Forced Harmonic Oscillation and Resonance
What happens when the driving frequency hits just right? We work through forced harmonic oscillation — no damping first, then with resistance — to see why resonance is so wild.
I was going to keep going from last post straight through to resonance, but if I glued it all together it’d get ridiculously long.

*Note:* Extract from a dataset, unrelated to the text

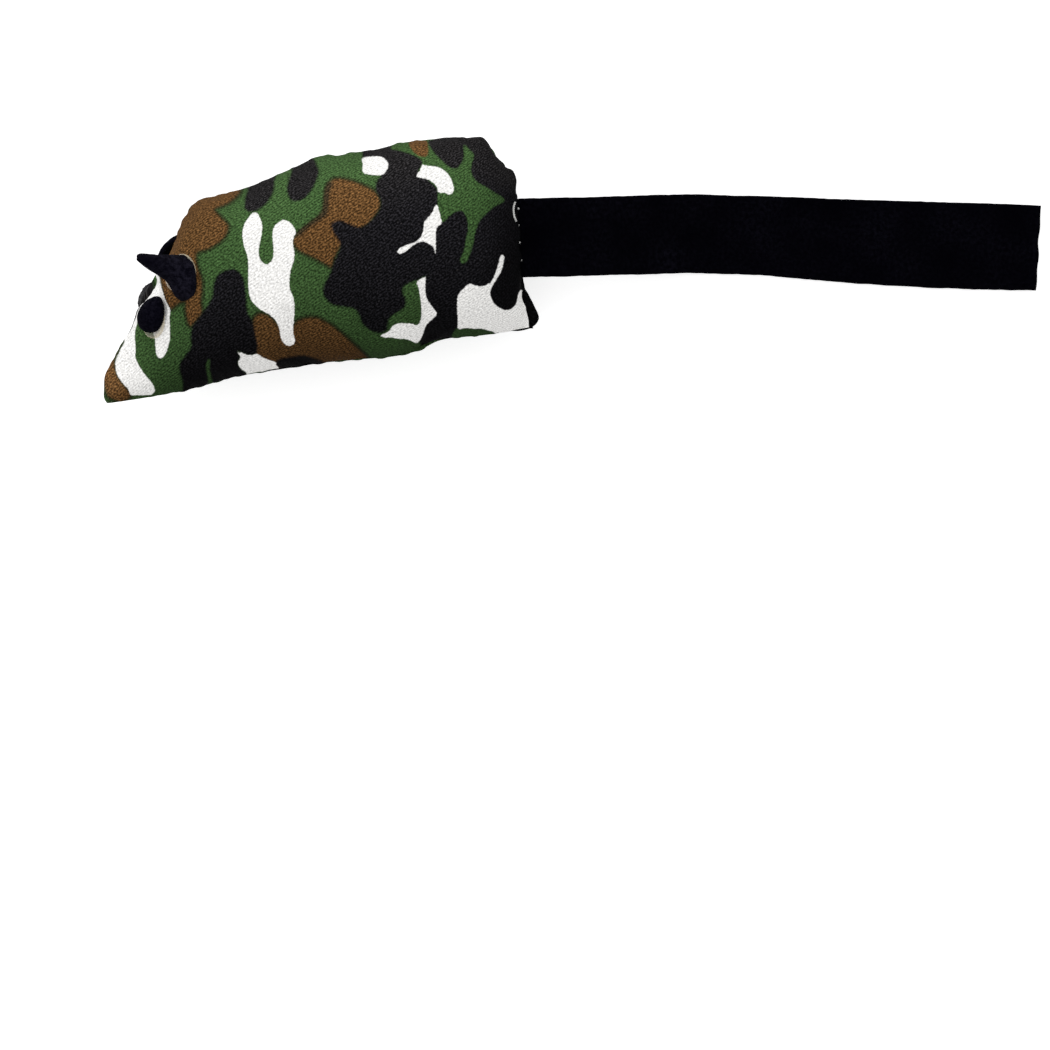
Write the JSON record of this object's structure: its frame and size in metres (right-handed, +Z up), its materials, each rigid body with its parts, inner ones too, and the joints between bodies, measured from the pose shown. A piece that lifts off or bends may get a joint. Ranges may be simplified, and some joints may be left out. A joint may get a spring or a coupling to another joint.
{
  "type": "mouse cat toy",
  "caption": "Stuffed cloth mouse for a cat to chase, lying on its side: a sewn wedge-shaped body, cupped felt ears, domed eyes and a flat felt strip for a tail.",
  "frame": {"origin": "the middle of the outline seen from above, on the surface that the toy lies on", "axes": "+X from the nose to the end of the tail, +Y from the belly to the back, +Z up from the surface, out of the left side"},
  "size_m": [0.2226, 0.0634, 0.0393],
  "materials": {
    "print_cloth": "cotton twill printed with a green, brown, black and white camouflage pattern",
    "filling_fibre": "loose white polyester fibre",
    "black_felt": "matt black felt",
    "black_flock": "short black flock on a domed base",
    "clear_glue": "milky clear hot-melt glue",
    "white_thread": "spun white sewing thread"
  },
  "bodies": {
    "mouse_body": {"left_side_panel": "print_cloth", "right_side_panel": "print_cloth", "stuffing": "filling_fibre", "tail_root": "black_felt", "left_eye": "black_flock", "right_eye": "black_flock", "left_ear_glue": "clear_glue", "right_ear_glue": "clear_glue", "left_eye_glue": "clear_glue", "right_eye_glue": "clear_glue", "closing_stitch": "white_thread", "tail_stitch_1": "white_thread", "tail_stitch_2": "white_thread", "tail_stitch_3": "white_thread", "tail_stitch_4": "white_thread"},
    "tail_strip": {"tail": "black_felt"},
    "left_ear_leaf": {"left_ear": "black_felt"},
    "right_ear_leaf": {"right_ear": "black_felt"}
  },
  "joints": [
    {"name": "tail_hinge", "type": "hinge", "parent": "mouse_body", "child": "tail_strip", "pos_m": [-0.00937, 0.00766, 0.0165], "axis": [0.0244, -0.9997, 0], "range_deg": [-95, 105]},
    {"name": "left_ear_hinge", "type": "hinge", "parent": "mouse_body", "child": "left_ear_leaf", "pos_m": [-0.08989, -0.00182, 0.03424], "axis": [-0.3246, -0.9374, 0.1261], "range_deg": [-50, 5], "stiffness_Nm_per_rad": 0.0005},
    {"name": "right_ear_hinge", "type": "hinge", "parent": "mouse_body", "child": "right_ear_leaf", "pos_m": [-0.09396, -0.00072, 0.00286], "axis": [0.7403, 0.4857, -0.4649], "range_deg": [-50, 8], "stiffness_Nm_per_rad": 0.0005}
  ]
}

So this one’s gonna be a bit short — whatever, let’s just do it!
The core idea: the driving frequency
$$\left( w \right)$$and the natural frequency of the oscillator
$$\left( w_{0} \right)$$have some kind of relationship going on, and at a certain driving frequency something weird happens.
Let’s figure out what that weird thing is.
Step 1. Start with no damping (no resistance, yes external force)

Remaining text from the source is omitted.